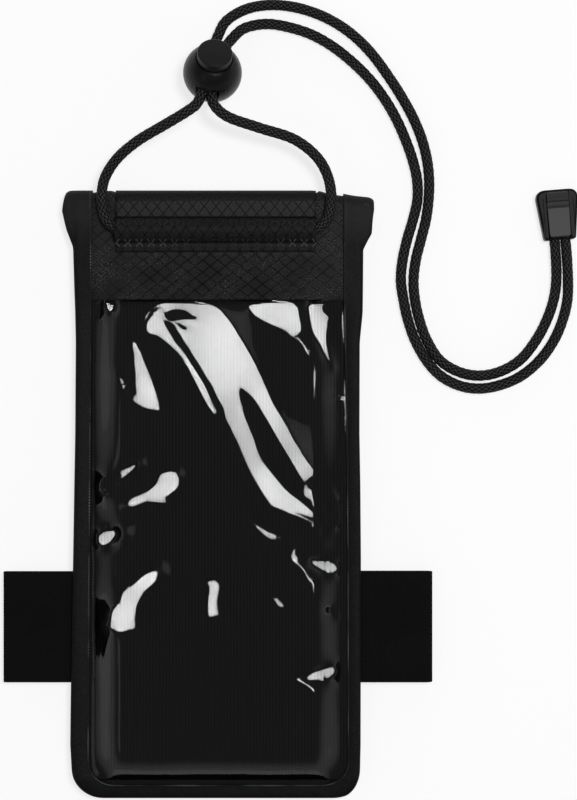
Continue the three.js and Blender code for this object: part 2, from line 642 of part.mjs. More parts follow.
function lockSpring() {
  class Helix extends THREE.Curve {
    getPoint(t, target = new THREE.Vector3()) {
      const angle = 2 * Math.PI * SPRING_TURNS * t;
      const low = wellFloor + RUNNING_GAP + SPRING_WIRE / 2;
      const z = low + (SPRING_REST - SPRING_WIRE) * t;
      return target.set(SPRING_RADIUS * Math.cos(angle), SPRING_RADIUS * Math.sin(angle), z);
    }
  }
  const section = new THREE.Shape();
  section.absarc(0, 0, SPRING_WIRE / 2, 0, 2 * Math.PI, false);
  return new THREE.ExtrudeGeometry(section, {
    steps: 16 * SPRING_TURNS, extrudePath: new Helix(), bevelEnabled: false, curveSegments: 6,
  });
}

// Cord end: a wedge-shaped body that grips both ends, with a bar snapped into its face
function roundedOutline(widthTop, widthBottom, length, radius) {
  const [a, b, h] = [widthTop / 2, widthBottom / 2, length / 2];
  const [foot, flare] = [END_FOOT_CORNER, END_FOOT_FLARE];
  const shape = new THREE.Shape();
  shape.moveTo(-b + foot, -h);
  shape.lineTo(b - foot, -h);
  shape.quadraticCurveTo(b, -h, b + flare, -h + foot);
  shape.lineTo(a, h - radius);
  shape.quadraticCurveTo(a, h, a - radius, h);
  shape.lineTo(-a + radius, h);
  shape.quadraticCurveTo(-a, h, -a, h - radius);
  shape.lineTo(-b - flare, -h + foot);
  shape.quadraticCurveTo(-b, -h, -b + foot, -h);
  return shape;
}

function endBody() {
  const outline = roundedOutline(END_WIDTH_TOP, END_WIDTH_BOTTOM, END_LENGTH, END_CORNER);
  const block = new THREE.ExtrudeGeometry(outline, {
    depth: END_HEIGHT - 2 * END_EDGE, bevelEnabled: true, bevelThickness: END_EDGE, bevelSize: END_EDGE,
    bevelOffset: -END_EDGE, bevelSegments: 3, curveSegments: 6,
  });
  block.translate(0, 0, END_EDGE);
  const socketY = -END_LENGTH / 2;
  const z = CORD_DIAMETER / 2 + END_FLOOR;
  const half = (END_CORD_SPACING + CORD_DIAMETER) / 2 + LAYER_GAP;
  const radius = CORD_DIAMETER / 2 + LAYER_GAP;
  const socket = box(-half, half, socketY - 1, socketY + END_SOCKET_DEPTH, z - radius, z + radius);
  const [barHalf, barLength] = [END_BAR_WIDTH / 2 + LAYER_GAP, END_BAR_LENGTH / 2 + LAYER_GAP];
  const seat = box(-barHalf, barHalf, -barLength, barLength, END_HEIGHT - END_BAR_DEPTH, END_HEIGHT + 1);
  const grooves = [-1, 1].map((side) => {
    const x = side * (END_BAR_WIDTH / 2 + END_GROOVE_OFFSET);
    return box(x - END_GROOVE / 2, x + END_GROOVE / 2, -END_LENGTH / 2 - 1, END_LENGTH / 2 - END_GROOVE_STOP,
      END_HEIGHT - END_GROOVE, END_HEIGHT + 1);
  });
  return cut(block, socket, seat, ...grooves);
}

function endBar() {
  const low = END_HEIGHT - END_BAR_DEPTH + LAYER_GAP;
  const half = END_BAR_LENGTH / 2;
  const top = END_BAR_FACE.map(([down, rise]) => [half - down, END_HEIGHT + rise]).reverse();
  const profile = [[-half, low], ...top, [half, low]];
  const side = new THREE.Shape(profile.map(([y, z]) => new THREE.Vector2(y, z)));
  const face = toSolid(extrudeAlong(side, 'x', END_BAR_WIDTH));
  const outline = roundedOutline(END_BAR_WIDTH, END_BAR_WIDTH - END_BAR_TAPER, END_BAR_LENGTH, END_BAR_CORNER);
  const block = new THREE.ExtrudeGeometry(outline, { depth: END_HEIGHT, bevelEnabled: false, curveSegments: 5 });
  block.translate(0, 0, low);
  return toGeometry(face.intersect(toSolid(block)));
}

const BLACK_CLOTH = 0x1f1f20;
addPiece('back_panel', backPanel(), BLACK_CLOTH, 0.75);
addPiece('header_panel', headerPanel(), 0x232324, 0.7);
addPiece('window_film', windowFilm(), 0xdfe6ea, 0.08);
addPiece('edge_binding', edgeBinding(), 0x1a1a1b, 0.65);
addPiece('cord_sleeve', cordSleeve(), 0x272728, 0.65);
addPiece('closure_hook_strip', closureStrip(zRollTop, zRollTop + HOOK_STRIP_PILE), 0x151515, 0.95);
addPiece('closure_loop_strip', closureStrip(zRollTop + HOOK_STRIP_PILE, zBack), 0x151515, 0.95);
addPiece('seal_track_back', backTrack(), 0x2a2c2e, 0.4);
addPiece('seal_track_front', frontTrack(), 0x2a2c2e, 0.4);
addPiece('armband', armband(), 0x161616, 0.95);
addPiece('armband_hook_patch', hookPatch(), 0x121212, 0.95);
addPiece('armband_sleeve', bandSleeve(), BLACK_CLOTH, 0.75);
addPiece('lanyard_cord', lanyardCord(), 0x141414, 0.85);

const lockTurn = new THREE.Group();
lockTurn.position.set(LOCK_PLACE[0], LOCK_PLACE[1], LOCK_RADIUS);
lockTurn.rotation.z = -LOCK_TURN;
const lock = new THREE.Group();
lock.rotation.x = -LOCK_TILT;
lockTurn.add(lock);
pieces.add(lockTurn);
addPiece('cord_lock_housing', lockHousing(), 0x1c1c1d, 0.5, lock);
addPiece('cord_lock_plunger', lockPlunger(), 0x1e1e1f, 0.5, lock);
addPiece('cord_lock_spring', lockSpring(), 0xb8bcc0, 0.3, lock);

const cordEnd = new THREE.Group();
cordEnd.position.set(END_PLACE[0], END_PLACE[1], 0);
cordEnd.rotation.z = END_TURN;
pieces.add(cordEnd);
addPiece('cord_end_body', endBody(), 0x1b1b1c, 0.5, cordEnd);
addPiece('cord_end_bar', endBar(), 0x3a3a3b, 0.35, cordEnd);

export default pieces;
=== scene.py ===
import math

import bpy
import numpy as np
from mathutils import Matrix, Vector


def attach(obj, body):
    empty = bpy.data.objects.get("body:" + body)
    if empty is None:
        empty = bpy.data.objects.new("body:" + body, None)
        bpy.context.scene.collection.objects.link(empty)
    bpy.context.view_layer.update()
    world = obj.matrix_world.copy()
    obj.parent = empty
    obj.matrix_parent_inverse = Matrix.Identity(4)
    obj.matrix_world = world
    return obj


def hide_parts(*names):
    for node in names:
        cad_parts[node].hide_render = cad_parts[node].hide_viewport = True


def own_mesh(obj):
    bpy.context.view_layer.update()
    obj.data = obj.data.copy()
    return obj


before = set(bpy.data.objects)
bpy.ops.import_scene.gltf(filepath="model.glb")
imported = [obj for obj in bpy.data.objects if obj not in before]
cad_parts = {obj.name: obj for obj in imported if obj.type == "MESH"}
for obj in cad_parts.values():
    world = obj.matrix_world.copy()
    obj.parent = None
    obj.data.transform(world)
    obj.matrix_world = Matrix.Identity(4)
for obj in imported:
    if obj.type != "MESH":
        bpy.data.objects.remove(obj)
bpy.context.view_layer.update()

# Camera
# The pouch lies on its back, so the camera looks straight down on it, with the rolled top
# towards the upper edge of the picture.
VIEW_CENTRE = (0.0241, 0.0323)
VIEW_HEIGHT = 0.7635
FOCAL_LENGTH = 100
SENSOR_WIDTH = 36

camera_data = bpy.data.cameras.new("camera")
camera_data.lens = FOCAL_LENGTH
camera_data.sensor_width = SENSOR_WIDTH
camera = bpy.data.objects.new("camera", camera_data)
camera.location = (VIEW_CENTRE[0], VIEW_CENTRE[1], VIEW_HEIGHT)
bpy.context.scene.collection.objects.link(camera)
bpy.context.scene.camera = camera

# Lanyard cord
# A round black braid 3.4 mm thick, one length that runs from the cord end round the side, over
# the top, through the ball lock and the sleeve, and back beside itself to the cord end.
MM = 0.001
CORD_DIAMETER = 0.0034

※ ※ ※

Only the lines from the one containing "const cordEnd = new THREE.Group();" through the one containing "bpy.data.objects.remove(obj)" are to be reproduced, exactly as they appear.

Exercise result>
const cordEnd = new THREE.Group();
cordEnd.position.set(END_PLACE[0], END_PLACE[1], 0);
cordEnd.rotation.z = END_TURN;
pieces.add(cordEnd);
addPiece('cord_end_body', endBody(), 0x1b1b1c, 0.5, cordEnd);
addPiece('cord_end_bar', endBar(), 0x3a3a3b, 0.35, cordEnd);

export default pieces;
=== scene.py ===
import math

import bpy
import numpy as np
from mathutils import Matrix, Vector


def attach(obj, body):
    empty = bpy.data.objects.get("body:" + body)
    if empty is None:
        empty = bpy.data.objects.new("body:" + body, None)
        bpy.context.scene.collection.objects.link(empty)
    bpy.context.view_layer.update()
    world = obj.matrix_world.copy()
    obj.parent = empty
    obj.matrix_parent_inverse = Matrix.Identity(4)
    obj.matrix_world = world
    return obj


def hide_parts(*names):
    for node in names:
        cad_parts[node].hide_render = cad_parts[node].hide_viewport = True


def own_mesh(obj):
    bpy.context.view_layer.update()
    obj.data = obj.data.copy()
    return obj


before = set(bpy.data.objects)
bpy.ops.import_scene.gltf(filepath="model.glb")
imported = [obj for obj in bpy.data.objects if obj not in before]
cad_parts = {obj.name: obj for obj in imported if obj.type == "MESH"}
for obj in cad_parts.values():
    world = obj.matrix_world.copy()
    obj.parent = None
    obj.data.transform(world)
    obj.matrix_world = Matrix.Identity(4)
for obj in imported:
    if obj.type != "MESH":
        bpy.data.objects.remove(obj)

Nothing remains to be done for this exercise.